Impact of Horizontal Spatial Resolution on Simulated Aerosol Distributions and Radiative Forcing in the NASA GEOS-5 Earth System Model

The NASA Goddard Earth Observing System, version 5 (GEOS-5), is a global Earth system model that includes a representation of the lifecycle of atmospheric aerosols through the Goddard Chemistry, Aerosol, Radiation, and Transport (GOCART) module. GOCART includes sources, chemistry, and sinks of major tropospheric aerosol species, including dust, sea salt, sulfate, and black and organic carbon.
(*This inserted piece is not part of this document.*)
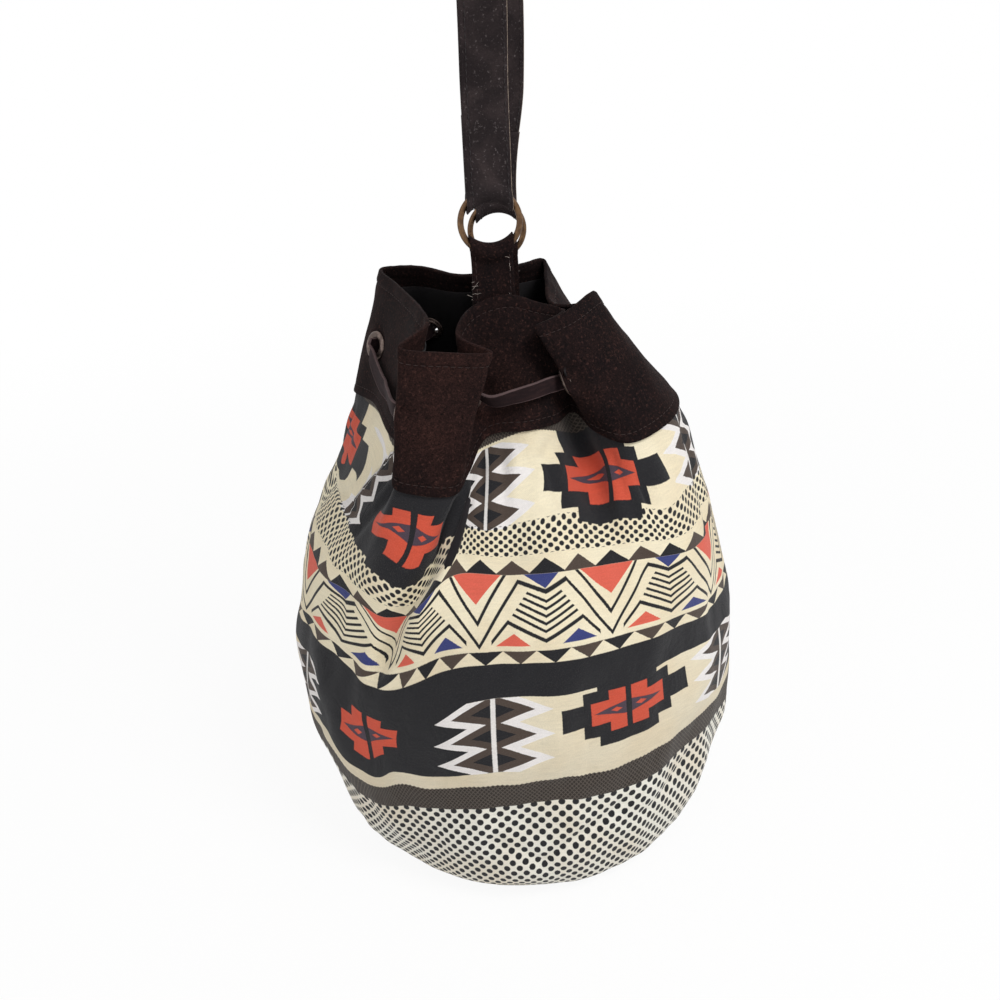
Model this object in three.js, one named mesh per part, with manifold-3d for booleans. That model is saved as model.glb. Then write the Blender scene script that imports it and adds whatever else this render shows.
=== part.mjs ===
// A drawstring bucket bag: printed canvas body, gathered suede band, eyelets and thong,
// and a suede shoulder strap on two brass rings.
// Millimetres, +Z up, front of the bag towards -Y, origin at the centre of the flat base.
import * as THREE from 'three';
import { mergeVertices } from 'three/addons/utils/BufferGeometryUtils.js';
import Module from 'manifold-3d';

const wasm = await Module();
wasm.setup();

// Driving dimensions of the bag
const rimHeight = 340;
const bandHeight = 72;
const baseRadius = 113;
const bellyRadius = 144;
const bellyHeight = 105;
const shoulderRadius = 104;
const baseNarrowing = 0.05;
const baseLengthening = 0.1;
const baseFade = 90;
const foldFade = 95;
const suedeThickness = 1.6;
const canvasThickness = 0.9;
const liningThickness = 0.7;
const seamOverlap = 9;
const liningDrop = 12;
const boardThickness = 2;
const boardInset = 6;
const liningTuck = 2;
const clearance = 0.3;

// Driving dimensions of the eyelets and the thong
const eyeletHole = 8;
const eyeletFlange = 15;
const eyeletWall = 0.7;
const flangeThickness = 1.1;
const flangeStandoff = 0.8;
const lipDiameter = 11.8;
const washerDiameter = 13.5;
const washerThickness = 0.8;
const eyeletLevel = 0.55;
const thongWidth = 6.2;
const thongThickness = 1.8;
const thongLead = 7;
const tailLength = 46;
const tailSpread = 9;
const knotRadius = 7;
const knotStandoff = 12;
const thongStandoff = 9;

// Driving dimensions of the rings, tabs and strap
const ringWire = 3.5;
const ringInner = 29;
const ringSwing = 25;
const swingSlack = 0.3;
const frontRingRise = 44;
const backRingRise = 28;
const tabWidth = 24;
const tabThickness = 1.7;
const tabSewnLength = 32;
const strapWidth = 25;
const strapThickness = 2.6;
const strapDrop = 300;
const strapEndLength = 34;
const strapArch = 25;
const strapLean = 12;

// The gathers, counter-clockwise from the front. Each station gives a point of the rim and one of
// the band's lower edge as [x, y, height above its nominal level], and its turn round the body in degrees.
const gathers = [
  { rim: [-1, -42, 4], hem: [5, -72, 7], turn: 3 },
  { rim: [17, -40, -2], hem: [22, -64, 7], turn: 12 },
  { rim: [32, -34, -9], hem: [35, -46, 6], turn: 20 },
  { rim: [11, -64, -9], hem: [43, -66, 0], turn: 27 },
  { rim: [30, -55, -5], hem: [59, -78, -4], turn: 37 },
  { rim: [51, -33, 0], hem: [93, -54, 0], turn: 58 },
  { rim: [54, -19, -9], hem: [104, -14, 3], turn: 80 },
  { rim: [33, -6, -12], hem: [84, 12, 7], turn: 98 },
  { rim: [35, 28, -4], hem: [89, 46, 3], turn: 120 },
  { rim: [37, 50, 3], hem: [71, 80, -1], turn: 140 },
  { rim: [22, 41, 3], hem: [31, 76, 4], turn: 160 },
  { rim: [3, 31, 2], hem: [3, 70, 8], turn: 178 },
  { rim: [-18, 33, 1], hem: [-23, 74, 6], turn: 192 },
  { rim: [-43, 53, 4], hem: [-55, 86, 0], turn: 212 },
  { rim: [-66, 50, 5], hem: [-90, 58, -1], turn: 236 },
  { rim: [-59, 14, 2], hem: [-79, 12, 3], turn: 262 },
  { rim: [-49, -36, -1], hem: [-73, -38, 1], turn: 284 },
  { rim: [-48, -60, -4], hem: [-66, -62, -3], turn: 298 },
  { rim: [-64, -80, -10], hem: [-74, -86, -13], turn: 310 },
  { rim: [-39, -84, -14], hem: [-58, -93, -17], turn: 318 },
  { rim: [-15, -80, -17], hem: [-40, -91, -19], turn: 327 },
  { rim: [-30, -62, -11], hem: [-31, -79, -12], turn: 336 },
  { rim: [-20, -43, -1], hem: [-18, -67, 4], turn: 348 },
];
const frontValley = 0;
const backValley = 11;
const frontHardwareX = -7;
const backHardwareX = 5;
const samplesPerStation = 3;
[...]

The aerosols in GOCART are radiatively coupled to the atmosphere and are available for coupling to other Earth system components (e.g., atmospheric chemistry, moist physics, ocean biogeochemistry). GEOS-5 can be run in various horizontal spatial resolutions, typically from a coarse ~200 km spatial resolution used for long-time integration chemistry-climate simulations to a ~25 km spatial resolution used in the current near-real time forecasting system. Even higher spatial resolutions have been run, and the target for the next version of the near-real time system is a global 12.5 km resolution. We explore the impact of varying the model horizontal spatial resolution on the simulation of aerosol distributions in GEOS-5. Specific foci include the impact of spatial resolution on the surface wind fields used to drive dust and sea salt emissions, on the representation of moist physics processes which impact aerosol wet removal and aqueous chemistry, and on the resulting radiative forcing. Two configurations of the GEOS-5 system are used, one which is run in an AMIP-style climate mode and another which is driven by assimilated meteorology in a data assimilation-like mode.